10) Slaughterhouse Worker

Knife, hook, step. Repeat. The cadence is physical and emotional. Supervisors watch speed, not feelings. You wash your station; you don’t wash the images. Some people compartmentalize; many can’t. It’s honest work that feeds cities, and it takes a bite out of the people who do it.

11) Deep‑Sea Fisher

The deck pitches as you haul a soaking net. Your hands go numb; your back goes tight. Sleep is a suggestion, not a schedule. When a storm builds, every movement becomes a calculation. The pay can be great on a good season, and useless on a bad one. Either way, the ocean sends the bill in bruises.

12) Trench Digger / Pipe‑Layer

Machines help, but a surprising amount of civil work is still solved by shovels and backs. You square the trench, bed the pipe, compact the lift, and do it again for a hundred meters. Sunburn and sweat are part of the uniform. If a wall sloughs, you run first and analyze later.

13) Highway Maintenance

You place cones while drivers scroll their phones. You spread asphalt that radiates heat like a grill. Night work trades traffic for visibility and fatigue. People honk, curse, and clip mirrors. You go home with a ringing in your ears and a prayer in your pocket.

14) Heavy Equipment Mechanic

Breakdowns never happen in clean shops. They happen in mud, snow, and blasting sun. You torque bolts that weigh as much as lunch. You lie under machines that could crush a sedan. Hydraulics spit oil; pins refuse to budge. The satisfaction is real; the toll is too.

15) Military Combat Engineer

You carry math in your head and steel on your shoulders. Route clearance is boredom until it’s not; then it’s chaos. Bridges go up under time pressure. Charges go off exactly when they should—or everyone pays. Fitness is mandatory, stress inoculation is non‑negotiable, and the unit culture is forged under risk.

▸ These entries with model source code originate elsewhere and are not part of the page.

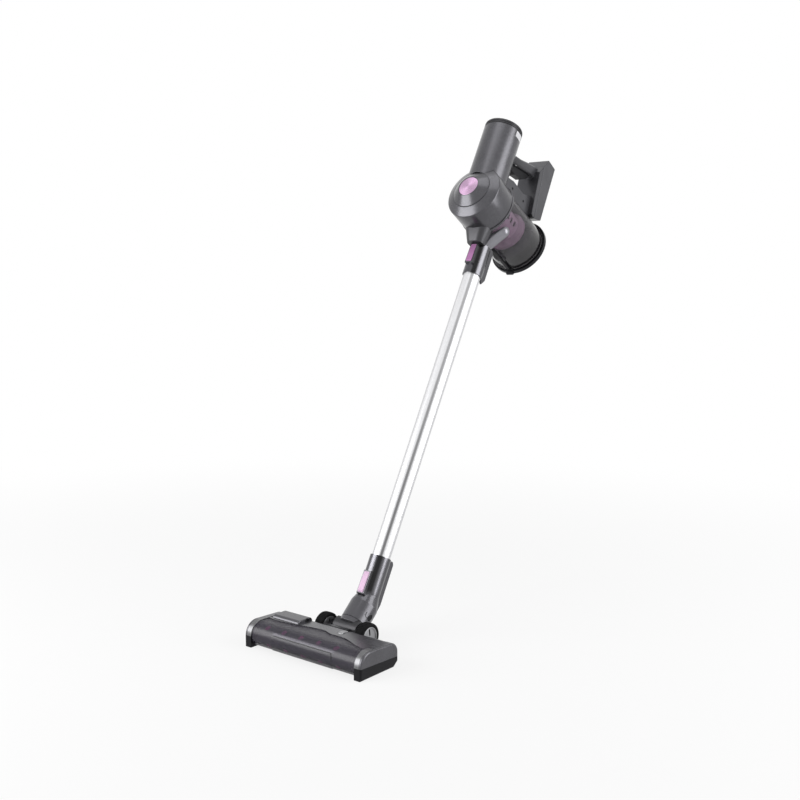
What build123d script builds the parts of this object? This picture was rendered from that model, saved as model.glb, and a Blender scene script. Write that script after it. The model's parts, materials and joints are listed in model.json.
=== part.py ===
from build123d import *
import os
from math import cos, pi, radians, sin

# Cordless stick vacuum: a powered floor head, a swivelling neck, a metal wand and a hand-held unit
# with a cyclone dust cup, a motor barrel and a battery handle.  Millimetres.
# The origin is on the floor under the middle of the floor head.  +X runs along the head, -Y is its
# front, and the wand leans back towards +Y.

os.makedirs("parts", exist_ok=True)

# ------------------------------------------------------------------ driving sizes

# fits
running_gap = 0.3          # between moving plastic faces
shaft_gap = 0.05           # radial, shaft in bearing
seam = 0.1                 # between fixed shells
press_gap = 0.02           # radial, pressed pins and bushes

# floor head
head_length = 251.0
cap_width = 14.0
head_front = -44.5
head_rear = 44.7
head_height = 41.5
bumper_height = 17.2
brush_z = 18.5
window_radius = 22.0
window_wall = 1.8
window_lap = 12.0          # how far back the window runs under the top cover
cover_wall = 1.7
sole_height = 3.4          # underside of the tray above the floor
tray_wall = 2.2
brush_radius = 17.8
brush_core_radius = 15.4
brush_shaft_radius = 4.0
brush_pulley_radius = 9.0
motor_pulley_radius = 4.5
belt_thickness = 1.4
belt_width = 5.0
drive_motor_radius = 12.0
drive_motor_length = 46.0
drive_motor_y = 21.0
drive_motor_z = 28.0

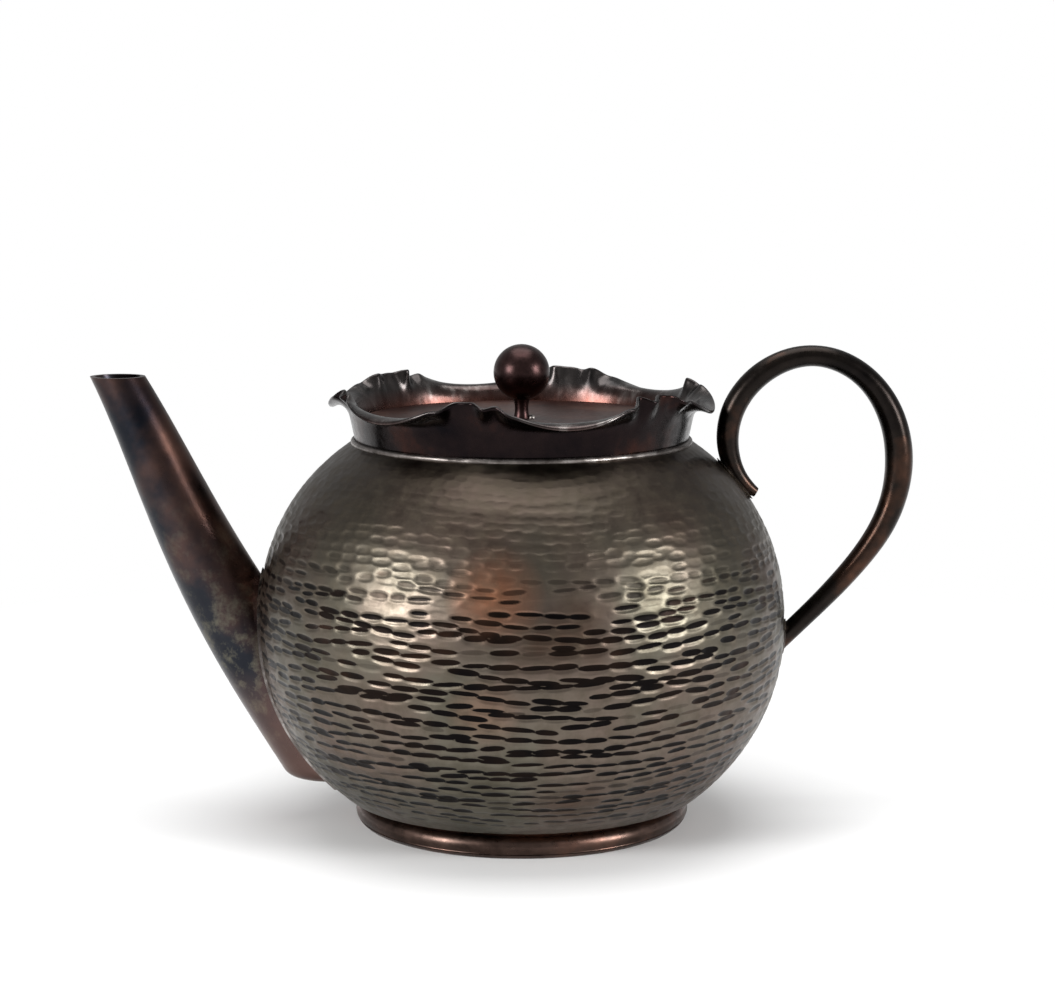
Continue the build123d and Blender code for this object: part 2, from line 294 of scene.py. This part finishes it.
def collar_line(degrees, count):
    """Inner line of the strip at an angle: radius, height and tilt from foot to lip."""
    lean = math.radians(COLLAR_LEAN)
    fold = math.radians(collar_fold_at(degrees) + crest_wrinkle(degrees))
    radius = COLLAR_INNER_RADIUS
    height = NECK_HEIGHT
    line = [(radius, height, lean)]
    for step in range(count):
        middle = (step + 0.5) / count * COLLAR_STRIP
        share = max(0.0, (middle - COLLAR_STRAIGHT) / (COLLAR_STRIP - COLLAR_STRAIGHT))
        eased = share * share * (3.0 - 2.0 * share)
        tilt = lean + fold * eased
        radius += COLLAR_STRIP / count * math.sin(tilt)
        height += COLLAR_STRIP / count * math.cos(tilt)
        line.append((radius, height, tilt))
    return line


def collar_ring(line):
    """Closed section of the strip at one angle: inner face, rounded lip and outer face."""
    inner = [(radius, height) for radius, height, tilt in line]
    outer = []
    for radius, height, tilt in line:
        outer_radius = radius + COLLAR_SHEET * math.cos(tilt)
        outer.append((outer_radius, height - COLLAR_SHEET * math.sin(tilt)))
    radius, height, tilt = line[-1]
    lip = []
    for step in range(1, LIP_STEPS):
        sweep = math.pi * step / LIP_STEPS
        along = 0.5 * COLLAR_SHEET * math.sin(sweep)
        side = 0.5 * COLLAR_SHEET * (1.0 - math.cos(sweep))
        lip.append((
            radius + side * math.cos(tilt) + along * math.sin(tilt),
            height - side * math.sin(tilt) + along * math.cos(tilt),
        ))
    return inner + lip + outer[::-1]


def make_collar():
    """Ruffled collar, with the inner face marked for its own finish."""
    turns = np.arange(COLLAR_COLUMNS) * 2.0 * math.pi / COLLAR_COLUMNS
    rings = [collar_ring(collar_line(math.degrees(turn), COLLAR_ROWS)) for turn in turns]
    section = np.array(rings).transpose(1, 0, 2)
    section = np.concatenate([section, section[:1]], axis=0)
    points = np.stack([
        section[..., 0] * np.cos(turns),
        section[..., 0] * np.sin(turns),
        section[..., 1],
    ], axis=-1)
    face = np.zeros(points.shape[:2])
    face[:COLLAR_ROWS + LIP_STEPS - 1] = 1.0
    face[-1] = 1.0
    piece = grid_mesh("collar_ruffle", points, {"inner": face})
    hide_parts("collar")
    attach(piece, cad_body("collar"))
    return piece


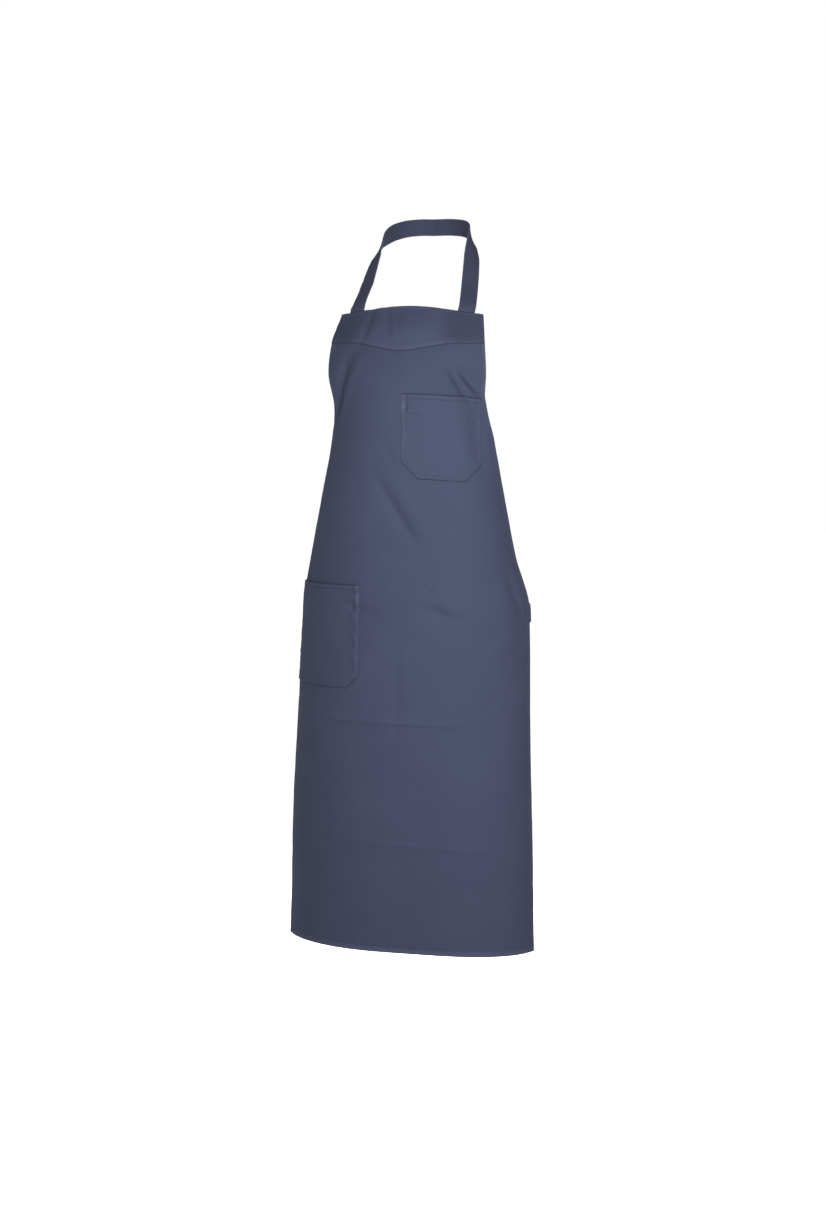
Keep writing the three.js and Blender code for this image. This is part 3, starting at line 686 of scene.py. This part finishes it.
def patch_pocket(
    name, node, place_u, place_v, width, height, clip, clips, box_side, gather, faded, outlined, creases
):
    lines = edge_lines(pocket_turn, pocket_stitches[0] + past_stitch)
    seam_lines = np.concatenate([lines[:-1], pocket_stitches[1] + np.array([-0.6, 0, 0.6, 1.4]), [13]])
    seam_lines = np.unique(np.round(seam_lines, 2))
    rows = lines_across(seam_lines, height, pocket_spacing)
    columns = lines_across(seam_lines, width, pocket_spacing)
    p, q = np.meshgrid(columns - width / 2, rows)
    clipped = np.maximum(0, q - (height - clip))
    for side, is_clipped in zip((-1, 1), clips):
        if is_clipped:
            p = np.where(side * p > 0, p * (1 - clipped / (width / 2)), p)
    u, v = place_u + p, place_v + q
    sewn_away = from_sewn_edge(p, q, width, height, clip, clips)
    away = np.minimum(sewn_away, q)
    full = rim_share(away, 1.1)
    dips = sum(bell(sewn_away - inset, dip_width) for inset in pocket_stitches)
    mouth_dip = bell(q - mouth_stitch, dip_width)
    in_box = (box_side * p > width / 2 - box_width - 2) & (q < box_height + 2)
    arch = np.sin(math.pi * (p / width + 0.5))
    ease = arch * np.cos(math.pi / 2 * (q / height) ** 2)
    swell = pocket_swell * ease * smooth_step(sewn_away, 4, 30)
    mouth = mouth_gap * arch**0.7 * bell(q, mouth_reach)
    loose_band = gather * bell(box_side * p - width / 2 + 9, 8)
    gathers = pucker(u, v, sewn_away - 5, 6) * 1.3 + 0.16
    gathers = gathers + loose_band * np.maximum(0, 1 + 1.2 * pucker_field(u * 0.7, v))
    dents = np.zeros_like(p)
    for *ends, wide, high in creases:
        along, off = beside_line(p, q, *ends)
        dents += high * smooth_step(along, 0, 0.12) * (1 - along) ** 0.7 * bell(off, wide)
    low = pocket_seat + swell + mouth + gathers + dents
    ridge = 0.2 * smooth_step(sewn_away, 1.8, 4) * (1 - smooth_step(sewn_away, 7, 10))
    mouth_ply = turned_ply * (1 - smooth_step(q, mouth_stitch + 0.6, mouth_stitch + 2))
    turned = turned_ply * (1 - smooth_step(sewn_away, pocket_turn, pocket_turn + 1.5))
    thick = pocket_ply + ridge + np.maximum(mouth_ply, turned)
    thick = thick - pocket_dip * np.minimum(dips + mouth_dip, 1)
    high = low + 0.15 + (thick - 0.12 * in_box) * full
    into_box = box_side * p - width / 2 + box_width
    box_line = bell(into_box, box_line_width) * (q < box_height)
    box_line = box_line + bell(q - box_height, box_line_width) * in_box
    foot = smooth_step(q, height - clip - 8, height - clip)
    # How much lighter each place is: the whole pocket by faded, a band along the mouth, a painted
    # highlight inside the upright sewn edges, and painted highlights on the puckers in the stitched box
    wear_and_highlight = faded + 0.08 * bell(q - 4, 2)
    wear_and_highlight = wear_and_highlight + 0.2 * outlined**2 * (1 - foot) * bell(sewn_away - 3, 2.2)
    box_foot = smooth_step(q, 0.4 * box_height, 0.8 * box_height)
    box_highlight = (0.15 + 0.35 * box_foot) * (1 + 0.5 * pucker_field(2 * u, 2 * v))
    wear_and_highlight = wear_and_highlight + in_box * smooth_step(into_box, 1, 4) * box_highlight * outlined
    # Painted shade: a dark outline along the sewn edges, strongest along the foot, dark stitch grooves
    # and box lines, and a dark line along the mouth
    edge_shade = 0.5 * (0.2 + 1.1 * foot) * np.clip(1.5 - sewn_away / 2, 0, 1)
    sewn_shade = np.maximum(0.45 * np.minimum(box_line, 1), 0.2 * dips)
    mouth_shade = np.maximum(0.75 * np.clip(1.5 - q / 1.4, 0, 1), 0.3 * mouth_dip)
    painted_shade = np.maximum(outlined * np.maximum(edge_shade, sewn_shade), mouth_shade)
    pocket = sheet_piece(name, u, v, low, high, wear_and_highlight, painted_shade * 0.85)
    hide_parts(node)

    seat = pocket_seat + pocket_ply + 0.25
    seams = []
    for inset in pocket_stitches:
        outline = pocket_outline(width, height, clip, clips, inset)
        seams.append(seam_on_cloth(place_u + outline[:, 0], place_v + outline[:, 1], seat))
    mouth_p = np.linspace(2 - width / 2, width / 2 - 2, 80)
    mouth_lift = mouth_gap * np.sin(math.pi * (mouth_p / width + 0.5)) ** 0.7
    mouth_lift = mouth_lift * bell(mouth_stitch, mouth_reach)
    mouth_v = np.full(len(mouth_p), place_v + mouth_stitch)
    mouth_u = place_u + mouth_p
    mouth_out = face_direction(cloth_point, mouth_u, mouth_v)
    mouth_height = seat + mouth_lift + 0.1
    seams.append((off_cloth(mouth_u, mouth_v, mouth_height), mouth_out))
    corner = box_side * (width / 2 - pocket_stitches[0])
    inner = corner - box_side * box_width
    box = np.array([(corner, 2), (inner, 2), (inner, box_height), (corner, box_height)])
    seams.append(seam_on_cloth(place_u + box[:, 0], place_v + box[:, 1], seat + 0.15))
    stitched = stitching(name + "_stitching", seams)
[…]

Women here are rare because the bar is brutally high for anyone.

So was the tweet wrong? As marketing, it was catchy. As a description of the hardest jobs on Earth, it needs an asterisk. Equality isn’t pretending there are no outliers; it’s giving people honest information, real safety, and the freedom to say yes—or no. If the future brings better exoskeletons, robotics, and job redesign, maybe these lists will shrink. Until then, these fifteen roles remain a reality check: not about what women should do, but about what almost no one wants to do—and what very, very few can sustain.